## [Set task]
Repeat the entire listing exactly.

## [Data excerpt]
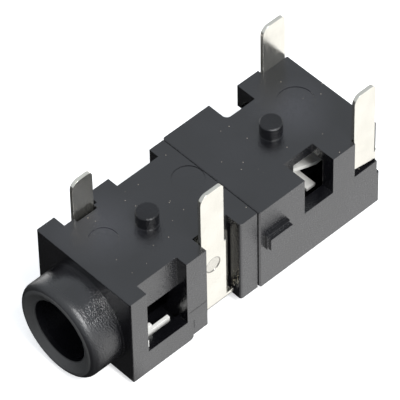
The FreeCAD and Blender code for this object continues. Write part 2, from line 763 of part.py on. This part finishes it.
def make_tip_switch_contact():
    """Side plate with the pin, arm along the tunnel and the cross strip that the tip leaf rests on."""
    body = new_body("tip_switch_contact")
    side = "-rear_half_width + rear_plate_inset"
    inner = f"{side} - sheet / 2"
    outer = f"{side} + sheet / 2"
    far = "rear_pin_near + pin_width"
    foot = "switch_floor + sheet"
    box_feature(body, "pin", "YZ",
                ("rear_pin_near", far, foot, "board_height + rear_pin_length"), inner, outer)
    box_feature(body, "arm", "YZ", ("switch_near", far, foot, "switch_arm_top"), inner, outer)
    top = size("board_height") + size("rear_pin_length")
    near_side = size("rear_pin_near")
    round_pin_end(body, "pin", top, near_side, near_side + size("pin_width"))
    plate = -size("rear_half_width") + size("rear_plate_inset")
    half_sheet = size("sheet") / 2
    low = size("switch_floor") + half_sheet
    high = leaf_underside(size("switch_near") + size("switch_width")) - half_sheet
    half = size("switch_hat_half")
    reach = half + size("switch_hat_slope")
    points = [(plate, low + size("bend") + half_sheet), (plate, low), (-reach, low), (-half, high),
              (half, high), (reach, low), (size("switch_right"), low)]
    strip_feature(body, "cross_strip", "XZ", points, "switch_near", "switch_near + switch_width")
    return body


def check_and_write(bodies):
    """Stops on any failed object, then writes one file for each piece."""
    doc.recompute()
    for item in doc.Objects:
        if "Invalid" in item.State or "Error" in item.State:
            raise RuntimeError(f"{item.Label} did not compute: {item.State}")
    os.makedirs("parts", exist_ok=True)
    for body in bodies:
        shape = body.Shape
        if shape.isNull() or not shape.isValid() or len(shape.Solids) != 1:
            raise RuntimeError(f"{body.Label} is not one valid solid")
        print(body.Label, round(shape.Volume, 4), "mm3")
        shape.exportStep(f"parts/{body.Label}.step")


MAKERS = (make_front_housing, make_rear_housing, make_sleeve_contact, make_ring_contact, make_tip_contact,
          make_tip_switch_contact)
check_and_write([make() for make in MAKERS])
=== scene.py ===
import math

import bmesh
import bpy
from mathutils import Matrix, Vector


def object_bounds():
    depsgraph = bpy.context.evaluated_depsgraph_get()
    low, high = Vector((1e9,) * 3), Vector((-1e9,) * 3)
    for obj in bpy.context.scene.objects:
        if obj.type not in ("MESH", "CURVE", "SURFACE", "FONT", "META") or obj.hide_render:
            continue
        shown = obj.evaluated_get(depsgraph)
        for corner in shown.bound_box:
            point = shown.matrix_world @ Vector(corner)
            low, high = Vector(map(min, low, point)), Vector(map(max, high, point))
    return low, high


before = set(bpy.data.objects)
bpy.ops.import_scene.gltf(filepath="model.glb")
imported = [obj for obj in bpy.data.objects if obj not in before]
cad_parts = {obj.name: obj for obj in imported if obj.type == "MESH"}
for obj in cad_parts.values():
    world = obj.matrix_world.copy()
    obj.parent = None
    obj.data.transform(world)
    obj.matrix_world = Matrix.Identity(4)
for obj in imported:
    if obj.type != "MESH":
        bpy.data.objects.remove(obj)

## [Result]
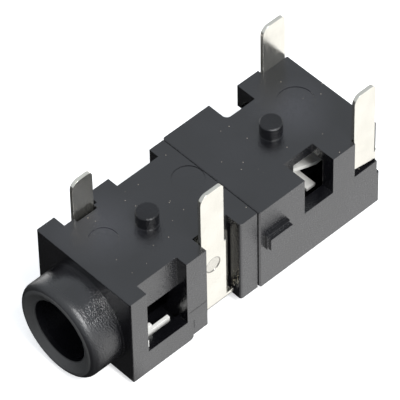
The FreeCAD and Blender code for this object continues. Write part 2, from line 763 of part.py on. This part finishes it.
def make_tip_switch_contact():
    """Side plate with the pin, arm along the tunnel and the cross strip that the tip leaf rests on."""
    body = new_body("tip_switch_contact")
    side = "-rear_half_width + rear_plate_inset"
    inner = f"{side} - sheet / 2"
    outer = f"{side} + sheet / 2"
    far = "rear_pin_near + pin_width"
    foot = "switch_floor + sheet"
    box_feature(body, "pin", "YZ",
                ("rear_pin_near", far, foot, "board_height + rear_pin_length"), inner, outer)
    box_feature(body, "arm", "YZ", ("switch_near", far, foot, "switch_arm_top"), inner, outer)
    top = size("board_height") + size("rear_pin_length")
    near_side = size("rear_pin_near")
    round_pin_end(body, "pin", top, near_side, near_side + size("pin_width"))
    plate = -size("rear_half_width") + size("rear_plate_inset")
    half_sheet = size("sheet") / 2
    low = size("switch_floor") + half_sheet
    high = leaf_underside(size("switch_near") + size("switch_width")) - half_sheet
    half = size("switch_hat_half")
    reach = half + size("switch_hat_slope")
    points = [(plate, low + size("bend") + half_sheet), (plate, low), (-reach, low), (-half, high),
              (half, high), (reach, low), (size("switch_right"), low)]
    strip_feature(body, "cross_strip", "XZ", points, "switch_near", "switch_near + switch_width")
    return body


def check_and_write(bodies):
    """Stops on any failed object, then writes one file for each piece."""
    doc.recompute()
    for item in doc.Objects:
        if "Invalid" in item.State or "Error" in item.State:
            raise RuntimeError(f"{item.Label} did not compute: {item.State}")
    os.makedirs("parts", exist_ok=True)
    for body in bodies:
        shape = body.Shape
        if shape.isNull() or not shape.isValid() or len(shape.Solids) != 1:
            raise RuntimeError(f"{body.Label} is not one valid solid")
        print(body.Label, round(shape.Volume, 4), "mm3")
        shape.exportStep(f"parts/{body.Label}.step")


MAKERS = (make_front_housing, make_rear_housing, make_sleeve_contact, make_ring_contact, make_tip_contact,
          make_tip_switch_contact)
check_and_write([make() for make in MAKERS])
=== scene.py ===
import math

import bmesh
import bpy
from mathutils import Matrix, Vector


def object_bounds():
    depsgraph = bpy.context.evaluated_depsgraph_get()
    low, high = Vector((1e9,) * 3), Vector((-1e9,) * 3)
    for obj in bpy.context.scene.objects:
        if obj.type not in ("MESH", "CURVE", "SURFACE", "FONT", "META") or obj.hide_render:
            continue
        shown = obj.evaluated_get(depsgraph)
        for corner in shown.bound_box:
            point = shown.matrix_world @ Vector(corner)
            low, high = Vector(map(min, low, point)), Vector(map(max, high, point))
    return low, high


before = set(bpy.data.objects)
bpy.ops.import_scene.gltf(filepath="model.glb")
imported = [obj for obj in bpy.data.objects if obj not in before]
cad_parts = {obj.name: obj for obj in imported if obj.type == "MESH"}
for obj in cad_parts.values():
    world = obj.matrix_world.copy()
    obj.parent = None
    obj.data.transform(world)
    obj.matrix_world = Matrix.Identity(4)
for obj in imported:
    if obj.type != "MESH":
        bpy.data.objects.remove(obj)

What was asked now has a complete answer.